You know how meditation can improve your health and give you a sense of clarity, but you just can’t sit still.
You don’t want to sit still.
That’s completely fine! Moving meditations can be just as beneficial as sitting practices.
Check out some of my favorite ways to not-so-traditionally meditate.
Qigong is an ancient Chinese healing practice that aims to move the energy through your body.
It consists of repeating stretches, breathing techniques, gentle movements, and postures.
Practicing qigong allows you to focus on the way the energy in your body moves through space. Coordinating these flowing movements can help cultivate a sense of vitality and tranquility that lasts throughout your day.
Let Mother Earth be your therapist!
Forest bathing is a healing practice that was first developed by the Japanese, where one is meant to take in the forest through their senses and bathe in its atmosphere.
So many of us live in cities; we are surrounded by concrete, buildings, and cars, deprived of the nature our soul so desperately needs.

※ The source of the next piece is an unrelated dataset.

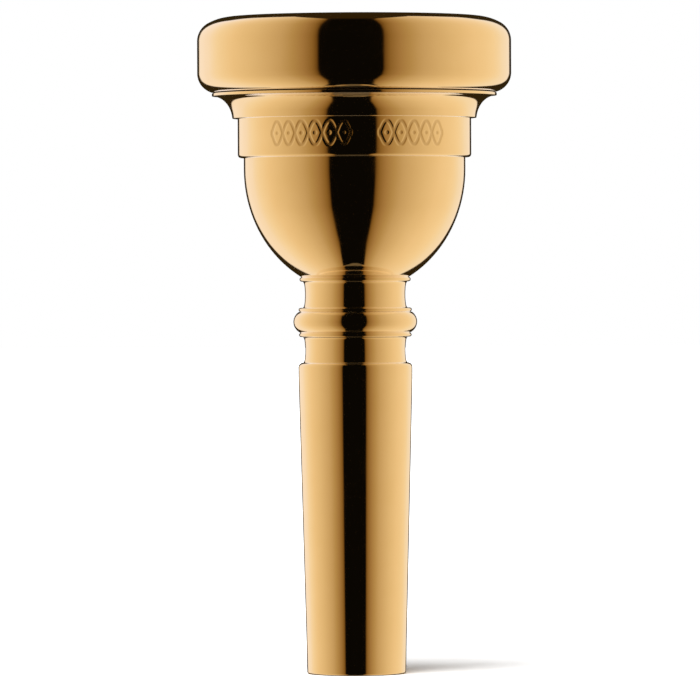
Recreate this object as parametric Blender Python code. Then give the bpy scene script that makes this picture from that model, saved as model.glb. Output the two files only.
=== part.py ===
"""Screw-rim mouthpiece for a large-shank trombone, in metres, with +Z up.

Three turned brass pieces screw together on the Z axis: the tapered shank at the bottom, the cup with
its outer band, and the rim that the player's lips rest on. A rubber seal ring sits at the foot of each
male thread. The origin is the centre of the shank's open end, which is also the lowest point.
The lengths below are in millimetres. Radii are measured from the Z axis, and heights from the origin.
"""

import math

import bmesh
import bpy

MM = 0.001
SEGMENTS = 40

# Both threads are right-handed: M32x1 holds the rim on the cup, M10x1 holds the cup on the shank
PITCH = 1.0
THREAD_DEPTH = 0.54
THREAD_CLEARANCE = 0.12
MALE_TURNS = 4
FEMALE_TURNS = 3
RUN_OUT_TURNS = 0.3
THREAD_MARGIN = 0.05
SPIGOT_THREAD_RADIUS = 16.0
SPIGOT_THREAD_START = 75.15
STUD_THREAD_RADIUS = 5.0
STUD_THREAD_START = 37.1

# One pitch of a ridge: (height along the pitch, share of the thread's depth)
MALE_RIDGE = ((0, 0), (5 / 16, 1), (7 / 16, 1), (12 / 16, 0))
FEMALE_RIDGE = ((7 / 16, 0), (12 / 16, 1), (16 / 16, 1), (21 / 16, 0))

# Tapered shank, with a shoulder and a neck above it
SHANK_END_RADIUS = 6.31
SHANK_TAPER = 0.0258
SHANK_EDGE = 0.25
TAPER_TOP = 37.7
SHOULDER_RADIUS = 7.29
SHOULDER_CORNER = 0.6
SHOULDER_TOP = 39.75
LOWER_NECK = {"radius": 6.41, "height": 41.4, "curve": 5.4}
SHANK_TOP = 43.0
SEAT_GAP = 0.05

# Air passage, from the shank's open end up to the throat
BORE_END_RADIUS = 5.2
BORE_JOINT_RADIUS = 3.75
THROAT_RADIUS = 3.45
THROAT_BOTTOM = 53.5

# Collar under the bowl: disc, bead, disc, neck, disc
GROOVE_DEPTH = 0.15
GROOVE_WIDTH = 0.05
LOWER_DISC = {"radius": 7.19, "bottom": SHANK_TOP + SEAT_GAP, "top": 43.53}
BEAD = {"radius": 7.9, "height": 44.96, "curve": 1.53}
MIDDLE_DISC = {"radius": 7.23, "bottom": 46.25, "top": 46.75}
UPPER_NECK = {"radius": 6.4, "height": 48.56, "curve": 4.7}
UPPER_DISC = {"radius": 7.1, "bottom": 50.1, "top": 50.66}

# Outside of the cup: bowl, band, step, cove and the flange under the rim
BOWL_RADIUS = 14.15
BOWL_CENTRE = 64.47
BOWL_DEPTH = 15.78
BAND_RADIUS = 14.91
BAND_BOTTOM = 65.93
BAND_CORNER = 0.4
BAND_TOP = 70.95
COVE_CENTRE = 70.68
COVE_RISE = 3.13
COVE_REACH = 2.555
COVE_TOP_RADIUS = 18.14
FLANGE_RADIUS = 18.19
FLANGE_TOP = 74.15

# Inside of the cup
INNER_BOWL_CENTRE = 77.0
INNER_BOWL_DEPTH = 19.0
THROAT_MOUTH_RADIUS = 5.0

# Rim
BITE_RADIUS = 12.85
RIM_RADIUS = 20.05
RIM_BOTTOM = FLANGE_TOP + SEAT_GAP
RIM_LOWER_CORNER = 2.53
RIM_UPPER_CORNER = 2.64
RIM_SIDE_TOP = 80.8
UPPER_CORNER_DEGREES = 61.3
OUTER_CROWN_CURVE = 6.5
INNER_CROWN_CURVE = 5.0
INNER_CROWN_DEGREES = 25.0

# Threaded spigot on the cup and its recess in the rim
SPIGOT_TOP = 80.6
SPIGOT_CHAMFER = 0.4
RECESS_TOP = 80.75

# Threaded stud under the cup and its socket in the shank
STUD_END = 36.65
STUD_CHAMFER = 0.3
SOCKET_BOTTOM = 36.5

# Seal rings and the counterbores that clear them
SPIGOT_SEAL = {"radius": 16.02, "height": 74.64, "section": 0.46}
STUD_SEAL = {"radius": 5.02, "height": 42.57, "section": 0.44}
RIM_COUNTERBORE_RADIUS = 16.6
RIM_COUNTERBORE_TOP = 75.35
SHANK_COUNTERBORE_RADIUS = 5.65
SHANK_COUNTERBORE_BOTTOM = 42.05


def arc(centre, across, up, start, end, steps):
    """Points on an ellipse from the angle start to the angle end, in degrees from outwards to upwards."""
    points = []
    for step in range(steps + 1):
        angle = math.radians(start + (end - start) * step / steps)
        points.append((centre[0] + across * math.cos(angle), centre[1] + up * math.sin(angle)))
    return points


def neck_arc(neck, bottom, top, steps):
    """The hollow curve of a neck between two heights, from the bottom up."""
    centre = (neck["radius"] + neck["curve"], neck["height"])
    start = 180 + math.degrees(math.asin((neck["height"] - bottom) / neck["curve"]))
    end = 180 - math.degrees(math.asin((top - neck["height"]) / neck["curve"]))
    return arc(centre, neck["curve"], neck["curve"], start, end, steps)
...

Rekindle that connection; go deep into the woods, a garden, or a park and let nature guide you. Take in the sound of the birds chirping, the way the sun shines through the leaves, the smell of the crisp air, and the way the bark feels.
Walk slowly and mindfully with purpose, and a wave of calmness will wash over you.
Meditative coloring can help free your mind of intrusive thoughts about your grocery list or homework.
This is a relatively new yet successful therapy implemented by many psychologists around the globe.
You can relax and focus on the images of the mandalas, the act of coloring, and the various colors that you choose. You can enter a meditative state where you let everything else go and focus on the present moment.
To me, this is the ultimate moving meditation.
It really eliminates my ego while simultaneously allowing myself to really listen and go deeper into my body.
This is tricky at first for balancing poses, but after practice, I learned how to make my dristi point my third eye chakra.
After practicing for long enough, I am now able to visualize the purple ajna chakra behind my eyes, and use that to balance my physical self.
This also greatly enhances my shavasana at the end of my practice; fractals and geometric patterns come much more easily to me if I keep my eyes closed for as long as I can.
The bottom line is that traditional meditation is the most effective.
The whole purpose of an asana practice is to preserve the body for longer meditation periods.
But I get it, not all of us are there yet.
Think of this list as a set of tools to help you eventually be able to meditate properly; legs crossed, spine straight, bandhas engaged, and ujjayi breath.